What to use models for (policy-relevant do’s)

  • Designing adaptation: flood zoning, urban drainage, heat-action plans and cropping calendars should use multi-model ranges rather than a single projection.
  • Testing mitigation pathways: compare futures with strong clean-energy uptake versus fossil-heavy paths to see the benefits of lower warming. The global scientific panel explicitly builds such scenario families to inform policy.

Directly relevant Indian frameworks you can cite

  • National Action Plan on Climate Change – eight missions (solar, energy efficiency, sustainable habitat, water, sustaining Himalayan ecosystem, green India, sustainable agriculture, strategic knowledge). Models inform every mission’s risk mapping.
  • National Monsoon Mission – government programme to develop state-of-the-art dynamical prediction for monsoon at different time scales.
  • Long-Term Low-Emission Development Strategy – India’s pathway for a net-zero-by-2070 economy; models underpin sectoral choices.
  • National Supercomputing Mission – expands domestic high-performance computing for weather and climate work.

Key terms 

radiative forcingclimate sensitivityinternal variabilityensemblehindcastparameterisationdownscalingbias correctionearth system modelcloud feedbackconvective rainfallscenario pathway

Exam hook

Key takeaways

  • Past performance checks show models have consistently captured global warming when fed the real-world forcing path.
  • Skill is highest for global averages and multi-decadal trends; regional rainfall and some extremes carry wider ranges.
  • India’s modelling capacity is strong and growing (Monsoon Mission, Earth System Model, supercomputers), but planning must use ensembles and ranges, not single numbers.

UPSC Mains question
“Climate models are accurate enough to guide policy, yet uncertain enough to demand caution.” Examine this duality with examples from India’s monsoon, heat waves and coastal planning. Propose how India should use ensembles, hindcasts and downscaling in adaptation policy. (250 words)

UPSC Prelims question
Q. With reference to climate modelling, which of the following statements is/are correct?

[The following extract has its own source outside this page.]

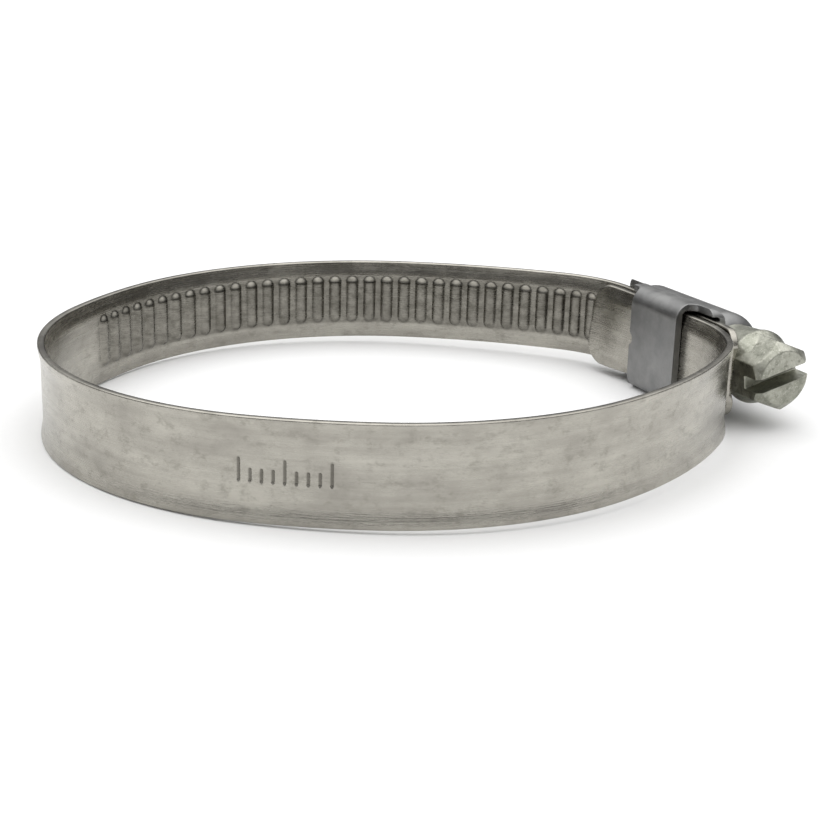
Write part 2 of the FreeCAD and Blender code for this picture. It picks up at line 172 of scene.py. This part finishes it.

  1. Hindcasting is used to test a model by simulating the past and comparing the results with observations.
  2. A multi-model ensemble generally reduces individual model biases and provides a more reliable range.
  3. Downscaling increases grid resolution to derive regional details from a coarser global model.
    Select the correct answer using the code below:

(a) 1 and 2 only 

(b) 2 and 3 only 

(c) 1 and 3 only 

(d) 1, 2 and 3
Answer: (d).

One-line wrap: Use models like a compass, not a stopwatch—excellent for direction, honest about uncertainty, and essential for smart Indian climate choices.